◆ **What you should do**
Pick out the lines containing "where".

====== Dataset

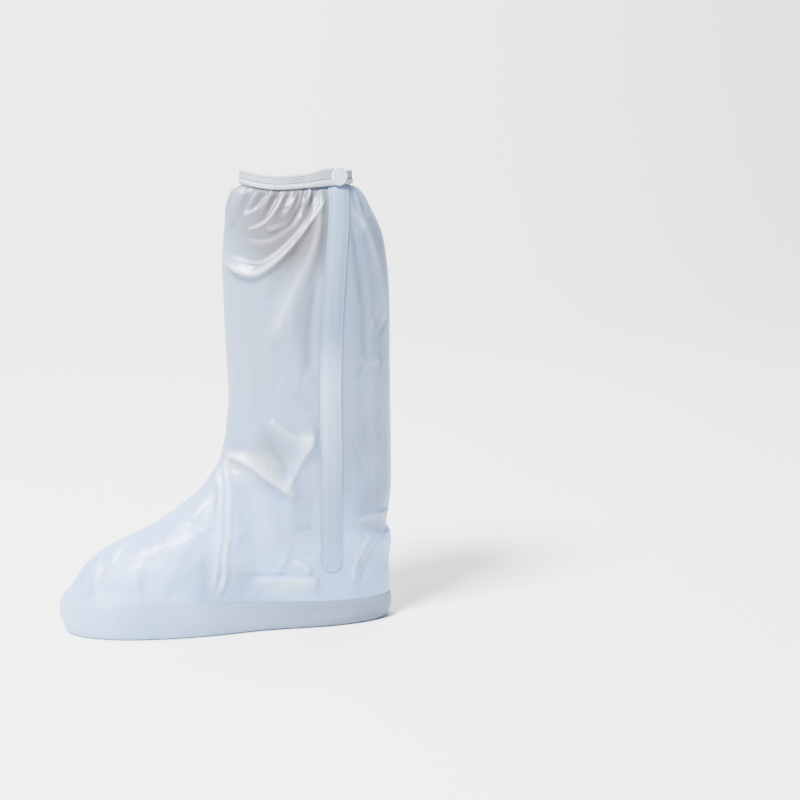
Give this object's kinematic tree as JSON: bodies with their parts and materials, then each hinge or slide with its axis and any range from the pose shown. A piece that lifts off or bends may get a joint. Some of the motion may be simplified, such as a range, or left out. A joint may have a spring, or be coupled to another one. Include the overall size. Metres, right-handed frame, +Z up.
{
  "type": "shoe cover",
  "caption": "High waterproof overshoe of milky vinyl film, with a gathered rim in a folded binding, a side opening under a flap, a press snap, and a sole with an upturned side.",
  "frame": {"origin": "on the floor, under the middle of the cover's bounding box", "axes": "+Z up the leg, -X towards the toe, -Y the outer side with the opening's flap"},
  "size_m": [0.309, 0.1178, 0.4148],
  "materials": {
    "film": "milky, translucent, glossy",
    "flap_film": "milky, translucent, glossy",
    "sole_vinyl": "milky, with a fine crossed emboss on its side",
    "binding_tape": "ribbed elastic tape, matt",
    "snap_plastic": "smooth, slightly glossy"
  },
  "bodies": {
    "root": {"lateral_panel": "film", "medial_panel": "film", "sole": "sole_vinyl", "rim_binding": "binding_tape", "binding_tab": "binding_tape", "snap_cap": "snap_plastic", "snap_socket": "snap_plastic", "zip_flap": "flap_film"}
  },
  "joints": []
}
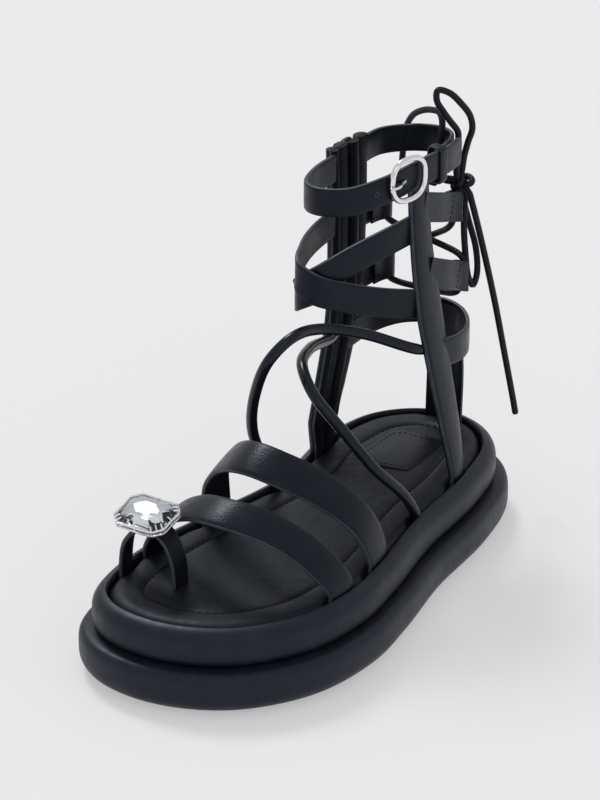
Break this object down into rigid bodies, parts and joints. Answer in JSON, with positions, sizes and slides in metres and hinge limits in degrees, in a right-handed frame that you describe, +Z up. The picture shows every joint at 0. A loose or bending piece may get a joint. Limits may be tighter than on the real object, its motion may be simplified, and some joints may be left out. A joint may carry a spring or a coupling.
{
  "type": "gladiator sandal",
  "caption": "Left gladiator platform sandal: padded footbed, forefoot straps, jewelled toe loop, and an ankle cage of flat straps with side zip, buckle and back lace.",
  "frame": {"origin": "on the ground plane, at the middle of the sole's length and width", "axes": "+X from heel to toe, +Y to the lateral side, +Z up"},
  "size_m": [0.2698, 0.1187, 0.2049],
  "materials": {
    "outsole_rubber": "matt",
    "platform_wrap": "smooth satin",
    "footbed_cover": "soft satin",
    "strap_leather": "fine grain, satin",
    "lace_cord": "waxed",
    "silver_metal": "polished",
    "gem_crystal": "clear, cut",
    "zip_plastic": "satin",
    "zip_metal": "satin black",
    "pull_tab": "satin, with a grey tip"
  },
  "bodies": {
    "shoe": {"outsole": "outsole_rubber", "lower_roll": "platform_wrap", "upper_roll": "platform_wrap", "footbed": "footbed_cover", "front_strap": "strap_leather", "instep_strap": "strap_leather", "toe_loop": "strap_leather", "gem_setting": "silver_metal", "gem": "gem_crystal", "ankle_cage": "strap_leather", "buckle_frame": "silver_metal", "buckle_prong": "silver_metal", "keeper": "strap_leather", "zip_teeth": "zip_plastic", "zip_slider": "zip_metal", "rivet_upper": "silver_metal", "rivet_lower": "silver_metal", "lace_crossings": "lace_cord", "lace_knot": "lace_cord", "lace_loop_up": "lace_cord", "lace_loop_down": "lace_cord", "lace_tail_long": "lace_cord", "lace_tail_short": "lace_cord"},
    "pull": {"zip_pull": "pull_tab"}
  },
  "joints": [
    {"name": "zip_pull_hinge", "type": "hinge", "parent": "shoe", "child": "pull", "pos_m": [-0.0765, -0.0438, 0.176], "axis": [-1, 0, 0], "range_deg": [0, 150]}
  ]
}
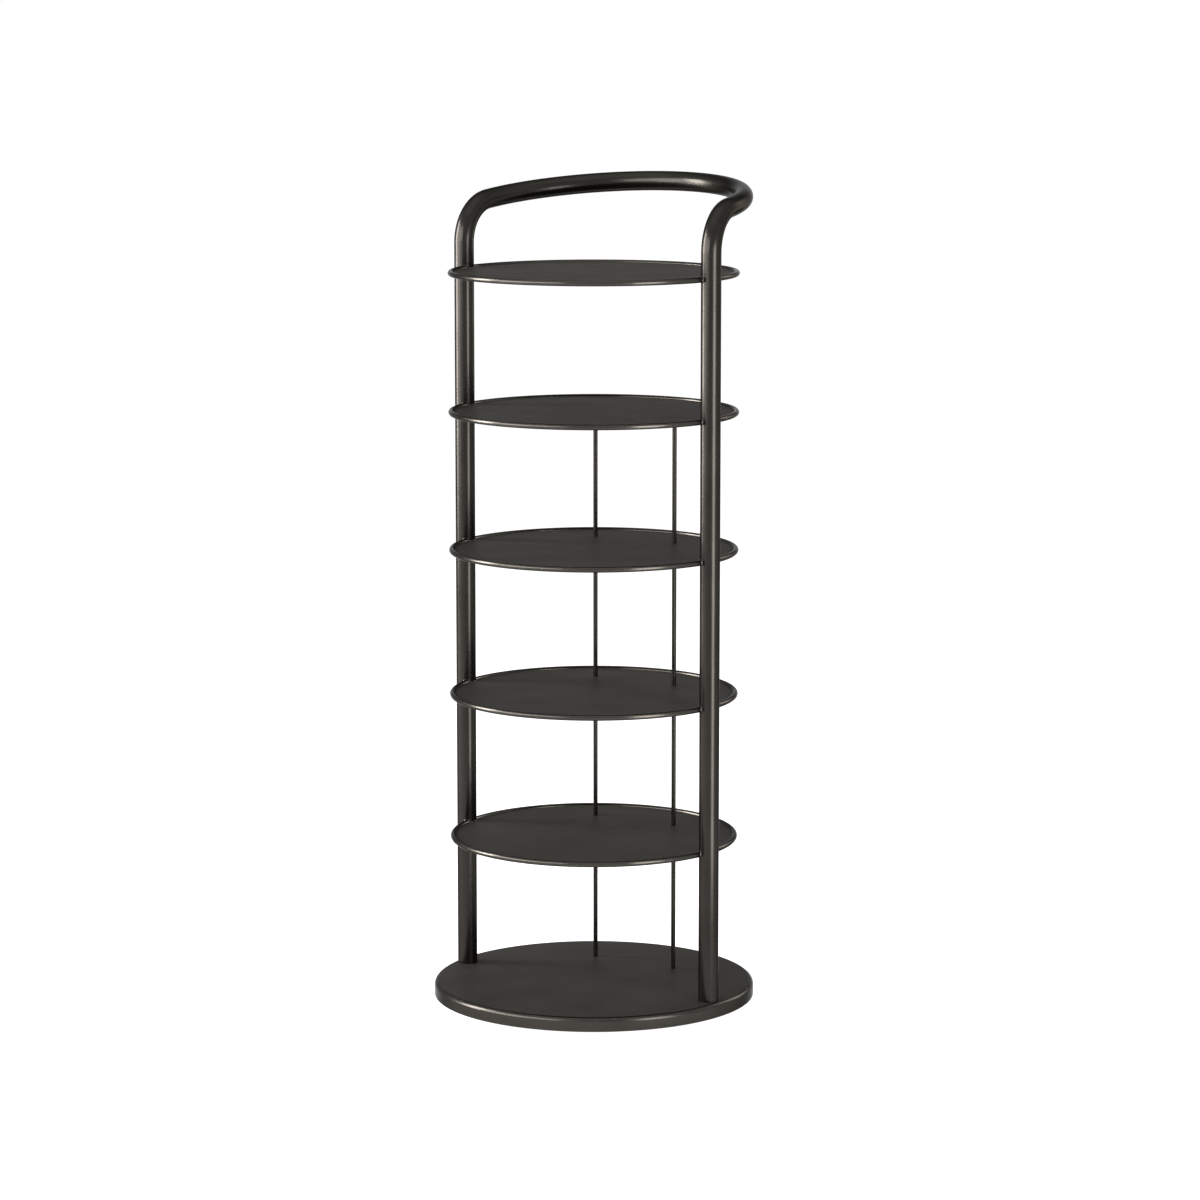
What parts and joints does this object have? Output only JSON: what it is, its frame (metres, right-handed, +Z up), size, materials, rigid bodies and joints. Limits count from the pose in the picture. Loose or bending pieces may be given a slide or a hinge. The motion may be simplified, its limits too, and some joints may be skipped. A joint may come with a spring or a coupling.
{
  "type": "vertical shoe rack",
  "caption": "Free-standing round shoe rack: weighted round base, bent tube hoop with a crown handle, round shelves with beaded rims, and thin rods behind the tiers.",
  "frame": {"origin": "on the floor, on the shelves' common axis, under the middle of the base", "axes": "+Z up, +X to the right of someone facing the open front, +Y to the back, where the crown runs"},
  "size_m": [0.358, 0.358, 0.9135],
  "materials": {
    "tube_coat": "satin dark graphite powder coat",
    "shelf_coat": "satin dark graphite powder coat on flat sheet",
    "rim_coat": "satin dark graphite powder coat on round wire",
    "base_coat": "satin dark graphite powder coat on drawn sheet",
    "bare_steel": "oiled mill steel plate",
    "zinc_steel": "zinc plated fastener steel",
    "foot_rubber": "matt black rubber"
  },
  "bodies": {
    "root": {"base_cover": "base_coat", "base_weight": "bare_steel", "base_feet": "foot_rubber", "foot_screws": "zinc_steel", "frame_hoop": "tube_coat", "post_end_plugs": "zinc_steel", "post_bolts": "zinc_steel", "post_bolt_washers": "zinc_steel", "shelf_lugs_left": "tube_coat", "shelf_lugs_right": "tube_coat", "shelf_studs": "zinc_steel", "shelf_nuts": "zinc_steel", "rod_studs": "rim_coat", "shelf_1_plate": "shelf_coat", "shelf_2_plate": "shelf_coat", "shelf_3_plate": "shelf_coat", "shelf_4_plate": "shelf_coat", "shelf_5_plate": "shelf_coat", "shelf_1_rim_front": "rim_coat", "shelf_1_rim_rear": "rim_coat", "shelf_2_rim_front": "rim_coat", "shelf_2_rim_rear": "rim_coat", "shelf_3_rim_front": "rim_coat", "shelf_3_rim_rear": "rim_coat", "shelf_4_rim_front": "rim_coat", "shelf_4_rim_rear": "rim_coat", "shelf_5_rim_front": "rim_coat", "shelf_5_rim_rear": "rim_coat", "rear_rod_left_2": "rim_coat", "rear_rod_right_2": "rim_coat", "rear_rod_left_3": "rim_coat", "rear_rod_right_3": "rim_coat", "rear_rod_left_4": "rim_coat", "rear_rod_right_4": "rim_coat", "rear_rod_left_5": "rim_coat", "rear_rod_right_5": "rim_coat"}
  },
  "joints": []
}
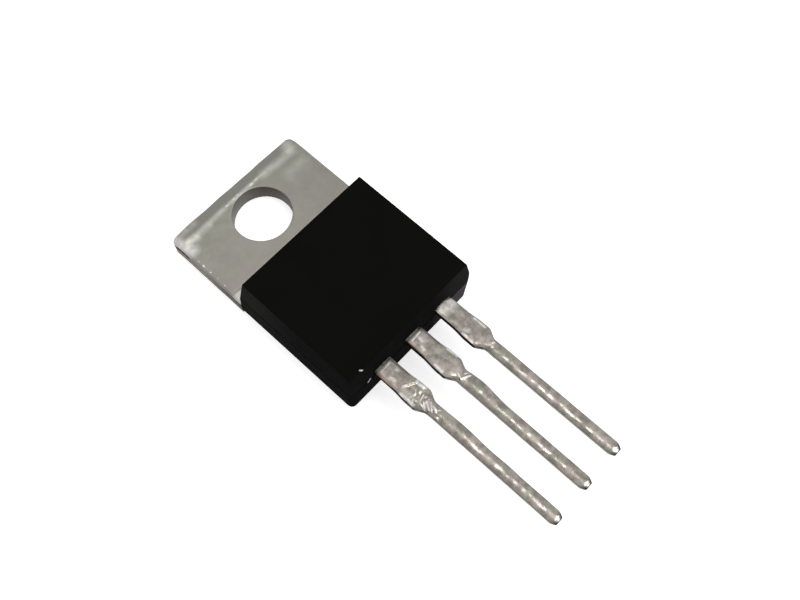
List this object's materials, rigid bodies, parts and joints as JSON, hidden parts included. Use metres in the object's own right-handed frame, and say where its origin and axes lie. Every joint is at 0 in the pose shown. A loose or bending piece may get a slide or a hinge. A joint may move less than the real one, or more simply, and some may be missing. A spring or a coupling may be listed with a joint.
{
  "type": "voltage regulator",
  "caption": "Plastic-moulded power regulator with a drilled metal heat tab and three straight tinned leads, lying on the bare back of its tab.",
  "frame": {"origin": "on the screw hole's axis, at the bare mounting face of the tab", "axes": "+Y towards the tab's free end, with the leads running along -Y; +Z out of the marking face; +X to the right seen from the front with the leads pointing down, so the input lead is on the -X side"},
  "size_m": [0.0102, 0.0285, 0.0043],
  "materials": {
    "moulding_compound": "black filled epoxy, satin on top and slightly greyer at the sides",
    "tinned_copper": "matt plated copper strip, with bare copper at the sheared edges",
    "dipped_leads": "uneven bright solder dip over copper strip",
    "solder": "dull soft solder",
    "silicon": "polished silicon with pale metal pads",
    "aluminium_wire": "drawn bright"
  },
  "bodies": {
    "root": {"moulded_body": "moulding_compound", "heat_tab": "tinned_copper", "input_lead": "dipped_leads", "output_lead": "dipped_leads", "die_solder": "solder", "regulator_die": "silicon", "input_wire": "aluminium_wire", "output_wire": "aluminium_wire", "sense_wire": "aluminium_wire", "ground_wire": "aluminium_wire"}
  },
  "joints": []
}
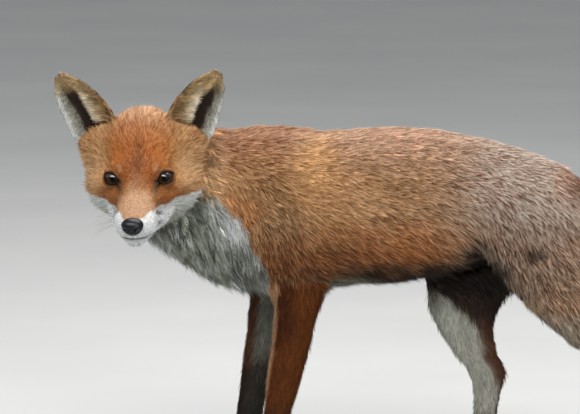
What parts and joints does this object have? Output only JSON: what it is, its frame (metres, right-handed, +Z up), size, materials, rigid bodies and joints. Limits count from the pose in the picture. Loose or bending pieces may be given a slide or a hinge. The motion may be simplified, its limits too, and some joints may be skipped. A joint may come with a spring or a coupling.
{
  "type": "red fox figure",
  "caption": "Life-size standing red fox with its head turned to its left, one hind leg stretched back and a hanging bushy tail.",
  "frame": {"origin": "on the floor, under the middle of the bounding box", "axes": "+X towards the tail, -X towards the shoulders and neck, -Y the fox's left side, which its face looks out to, +Z up"},
  "size_m": [0.8602, 0.2758, 0.4326],
  "materials": {
    "coat_russet": "furred, matt",
    "coat_ruddy": "furred, matt",
    "coat_cream": "furred, matt",
    "coat_brush": "furred, matt",
    "coat_dark": "furred, matt",
    "eye": "polished glass-like",
    "nose": "moist satin",
    "claw": "horn, satin"
  },
  "bodies": {
    "root": {"claw_fore_left_1": "claw", "claw_fore_left_2": "claw", "claw_fore_left_3": "claw", "claw_fore_left_4": "claw", "claw_fore_right_1": "claw", "claw_fore_right_2": "claw", "claw_fore_right_3": "claw", "claw_fore_right_4": "claw", "claw_hind_left_1": "claw", "claw_hind_left_2": "claw", "claw_hind_left_3": "claw", "claw_hind_left_4": "claw", "claw_hind_right_1": "claw", "claw_hind_right_2": "claw", "claw_hind_right_3": "claw", "claw_hind_right_4": "claw", "ear_left": "coat_russet", "ear_right": "coat_russet", "eye_left": "eye", "eye_right": "eye", "fore_leg_left": "coat_ruddy", "fore_leg_right": "coat_ruddy", "fore_paw_left": "coat_dark", "fore_paw_right": "coat_dark", "head": "coat_russet", "hind_foot_left": "coat_dark", "hind_foot_right": "coat_dark", "lower_jaw": "coat_cream", "neck": "coat_russet", "nose": "nose", "shank_left": "coat_ruddy", "shank_right": "coat_ruddy", "tail_middle": "coat_brush", "tail_root": "coat_brush", "tail_tip": "coat_cream", "thigh_left": "coat_brush", "thigh_right": "coat_brush", "trunk": "coat_russet"}
  },
  "joints": []
}
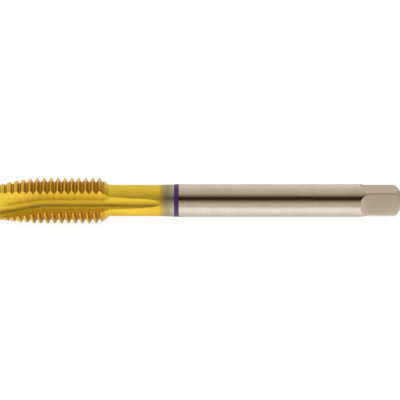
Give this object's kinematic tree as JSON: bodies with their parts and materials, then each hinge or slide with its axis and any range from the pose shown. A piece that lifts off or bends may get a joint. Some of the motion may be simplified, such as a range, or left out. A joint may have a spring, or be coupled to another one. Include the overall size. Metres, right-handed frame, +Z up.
{
  "type": "machine thread tap",
  "caption": "Machine thread tap with straight flutes, spiral point, gold coated cutting end, reduced shank, colour ring and driving square.",
  "frame": {"origin": "On the tap's axis, midway along the shank.", "axes": "+X runs along the axis from the cutting end to the driving square, and +Z is up with the tap lying as it comes to rest, one flute facing down."},
  "size_m": [0.087, 0.01, 0.0094],
  "materials": {
    "tool_steel": "Ground high speed steel, polished on the shank. The thread, the flutes and the neck carry a gold nitride coating that fades out just before the ring.",
    "band_lacquer": "Thin violet lacquer ring, glossy."
  },
  "bodies": {
    "root": {"tap_body": "tool_steel", "colour_band": "band_lacquer"}
  },
  "joints": []
}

============

◆ **Final answer**
  "frame": {"origin": "on the floor, on the shelves' common axis, under the middle of the base", "axes": "+Z up, +X to the right of someone facing the open front, +Y to the back, where the crown runs"},
List this object's materials, rigid bodies, parts and joints as JSON, hidden parts included. Use metres in the object's own right-handed frame, and say where its origin and axes lie. Every joint is at 0 in the pose shown. A loose or bending piece may get a slide or a hinge. A joint may move less than the real one, or more simply, and some may be missing. A spring or a coupling may be listed with a joint.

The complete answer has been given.